This Persian dessert of iridescent milk jelly, delicately perfumed with almond, is set off to perfection by the exotic flavours of the orange flower water syrup and beautiful colours of the fruit salad.
Pour 150 ml of the milk into a saucepan. Sprinkle the gelatine over the top and leave to sponge for 5 minutes without stirring.
Stir in the sugar and set the pan over a low heat. Cook gently, without boiling, until the sugar and gelatine have completely dissolved, stirring frequently. Remove the pan from the heat and stir in the remaining milk and the almond essence. Pour into four small decorative jelly moulds (they will need to have a capacity of at least 175 ml) or one large one. Cover with plastic wrap and chill in the refrigerator for several hours, or until set.

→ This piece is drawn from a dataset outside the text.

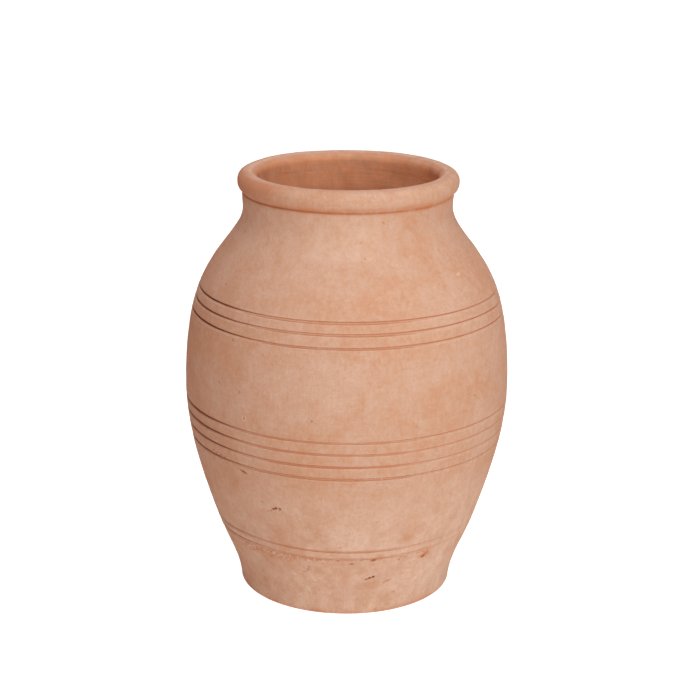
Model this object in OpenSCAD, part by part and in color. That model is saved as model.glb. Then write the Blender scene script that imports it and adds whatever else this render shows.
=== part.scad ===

Meanwhile, to make the syrup for the fruit salad, thinly peel the rind from 1 orange and cut into thin strips. Squeeze the juice from the orange into a saucepan and add the zest, sugar, cardamom pods and 150 ml of water. Heat gently, stirring, until the sugar dissolves, then bring to the boil. Boil for 5–10 minutes, or until reduced and syrupy. Remove from the heat and stir in the lemon juice and orange-flower water. Leave to cool.
Peel the remaining 2 oranges, removing all the white pith, and cut crosswise into slices. Peel and slice the bananas. Scoop out the seeds from the pomegranate half. Combine the fruit in a bowl and pour over the syrup.
Turn out the jellies onto individual plates. Surround with fruit salad and serve immediately.